AMD first teased its upcoming Ryzen 7000-series CPUs and its new Zen 4 CPU architecture at CES in January. The company said that the chips would use the new AM5 CPU socket, that they would be built on a 5 nm manufacturing process from TSMC, and that they would be available this fall.
None of those facts has changed, and AMD still hasn’t announced pricing or more specific availability info for the new chips. But at its Computex keynote this week, AMD revealed a few additional details about the Ryzen 7000 processors and the motherboards and chipsets that will support them when they’re all released to the public in the next few months.

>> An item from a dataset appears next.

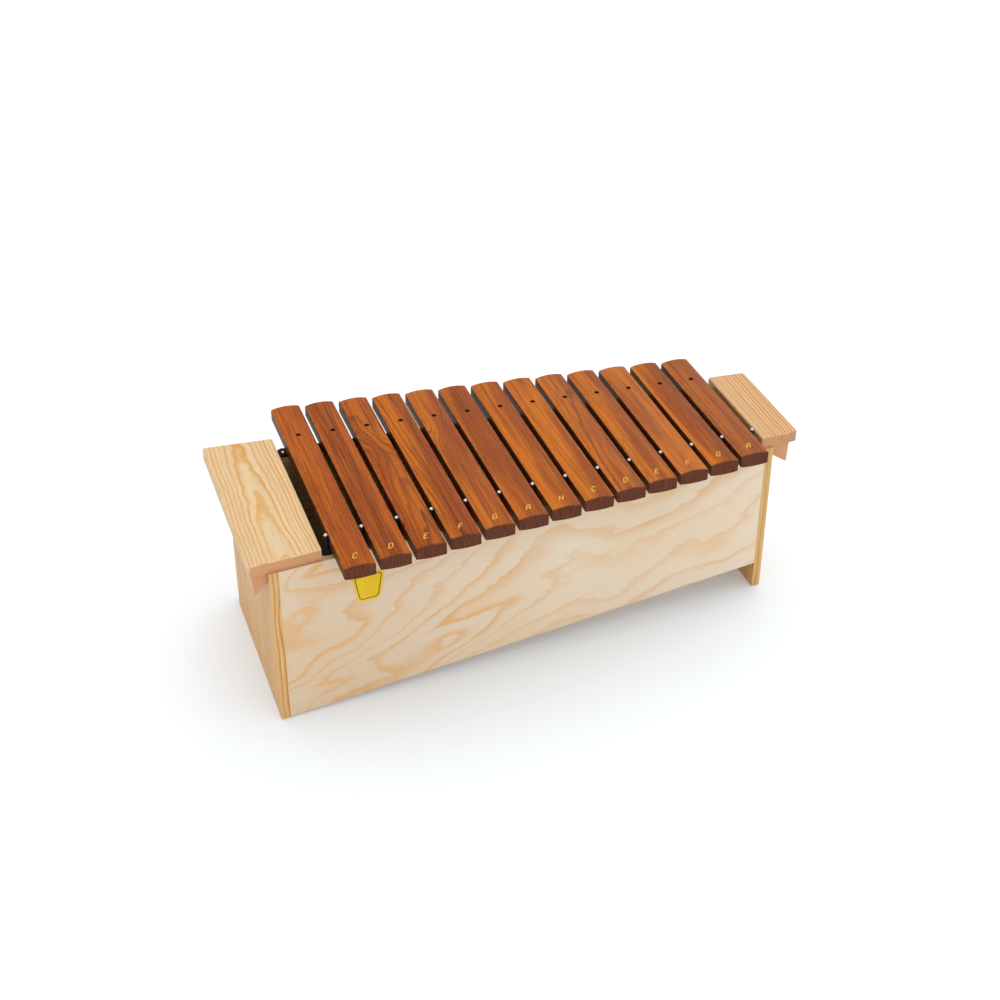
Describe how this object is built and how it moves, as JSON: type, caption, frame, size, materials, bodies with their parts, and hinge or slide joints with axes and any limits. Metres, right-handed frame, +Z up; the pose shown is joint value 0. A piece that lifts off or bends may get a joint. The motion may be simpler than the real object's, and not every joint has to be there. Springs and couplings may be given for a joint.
{
  "type": "xylophone",
  "caption": "Diatonic alto xylophone: wooden bars lying loose between guide pins on a tapered, open-topped pine resonator box with end caps.",
  "frame": {"origin": "on the floor under the middle of the outline", "axes": "+X from the low notes to the high notes, +Y from the player's side to the far side, +Z up"},
  "size_m": [0.7465, 0.3758, 0.2505],
  "materials": {
    "bar_wood": "oiled dark red-brown hardwood",
    "board_pine": "clear lacquered pine",
    "panel_ply": "clear lacquered softwood plywood",
    "cap_pine": "clear lacquered pine",
    "cushion_rubber": "matt black",
    "pin_steel": "bright",
    "sleeve_rubber": "satin black",
    "tack_copper": "copper coloured, dull",
    "label_yellow": "printed yellow, blank"
  },
  "bodies": {
    "resonator_box": {"end_board_left": "board_pine", "end_board_right": "board_pine", "front_panel": "panel_ply", "front_rail": "board_pine", "back_wall": "board_pine", "bottom_panel": "panel_ply", "cap_left": "cap_pine", "cap_right": "cap_pine", "grip_rail_left": "cap_pine", "grip_rail_right": "cap_pine", "front_cushion": "cushion_rubber", "rear_cushion": "cushion_rubber", "front_pins": "pin_steel", "front_pin_sleeves": "sleeve_rubber", "rear_pins": "pin_steel", "rear_pin_sleeves": "sleeve_rubber", "cushion_tacks": "tack_copper", "label_plate": "label_yellow"},
    "tone_c4": {"bar_c4": "bar_wood"},
    "tone_d4": {"bar_d4": "bar_wood"},
    "tone_e4": {"bar_e4": "bar_wood"},
    "tone_f4": {"bar_f4": "bar_wood"},
    "tone_g4": {"bar_g4": "bar_wood"},
    "tone_a4": {"bar_a4": "bar_wood"},
    "tone_b4": {"bar_b4": "bar_wood"},
    "tone_c5": {"bar_c5": "bar_wood"},
    "tone_d5": {"bar_d5": "bar_wood"},
    "tone_e5": {"bar_e5": "bar_wood"},
    "tone_f5": {"bar_f5": "bar_wood"},
    "tone_g5": {"bar_g5": "bar_wood"},
    "tone_a5": {"bar_a5": "bar_wood"}
  },
  "joints": [
    {"name": "lift_c4", "type": "slide", "parent": "resonator_box", "child": "tone_c4", "axis": [0, 0, 1], "range_m": [0, 0.06]},
    {"name": "lift_d4", "type": "slide", "parent": "resonator_box", "child": "tone_d4", "axis": [0, 0, 1], "range_m": [0, 0.06]},
    {"name": "lift_e4", "type": "slide", "parent": "resonator_box", "child": "tone_e4", "axis": [0, 0, 1], "range_m": [0, 0.06]},
    {"name": "lift_f4", "type": "slide", "parent": "resonator_box", "child": "tone_f4", "axis": [0, 0, 1], "range_m": [0, 0.06]},
    {"name": "lift_g4", "type": "slide", "parent": "resonator_box", "child": "tone_g4", "axis": [0, 0, 1], "range_m": [0, 0.06]},
    {"name": "lift_a4", "type": "slide", "parent": "resonator_box", "child": "tone_a4", "axis": [0, 0, 1], "range_m": [0, 0.06]},
    {"name": "lift_b4", "type": "slide", "parent": "resonator_box", "child": "tone_b4", "axis": [0, 0, 1], "range_m": [0, 0.06]},
    {"name": "lift_c5", "type": "slide", "parent": "resonator_box", "child": "tone_c5", "axis": [0, 0, 1], "range_m": [0, 0.06]},
    {"name": "lift_d5", "type": "slide", "parent": "resonator_box", "child": "tone_d5", "axis": [0, 0, 1], "range_m": [0, 0.06]},
    {"name": "lift_e5", "type": "slide", "parent": "resonator_box", "child": "tone_e5", "axis": [0, 0, 1], "range_m": [0, 0.06]},
    {"name": "lift_f5", "type": "slide", "parent": "resonator_box", "child": "tone_f5", "axis": [0, 0, 1], "range_m": [0, 0.06]},
    {"name": "lift_g5", "type": "slide", "parent": "resonator_box", "child": "tone_g5", "axis": [0, 0, 1], "range_m": [0, 0.06]},
    {"name": "lift_a5", "type": "slide", "parent": "resonator_box", "child": "tone_a5", "axis": [0, 0, 1], "range_m": [0, 0.06]}
  ]
}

Zen 4’s foundation: Socket AM5
Before covering any specific features of Zen 4, Ryzen 7000, or AMD’s 600-series chipsets, we should cover some basic facts about the upcoming AM5 CPU socket.

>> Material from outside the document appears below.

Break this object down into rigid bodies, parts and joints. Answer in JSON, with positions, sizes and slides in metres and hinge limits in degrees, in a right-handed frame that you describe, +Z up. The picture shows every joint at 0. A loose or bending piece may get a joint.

Socket AM4 has been remarkably long-lived. AMD hasn’t always been the best at communicating which AM4 motherboards could support which AM4 processors, but as of this writing, most motherboards going all the way back to 2017 can support new Zen 3 processors like the Ryzen 7 5800X3D. That’s a remarkable run for any socket, but it’s especially impressive given that Intel introduces a new socket (or compatibility-breaking updates for an existing socket) roughly every two years or so.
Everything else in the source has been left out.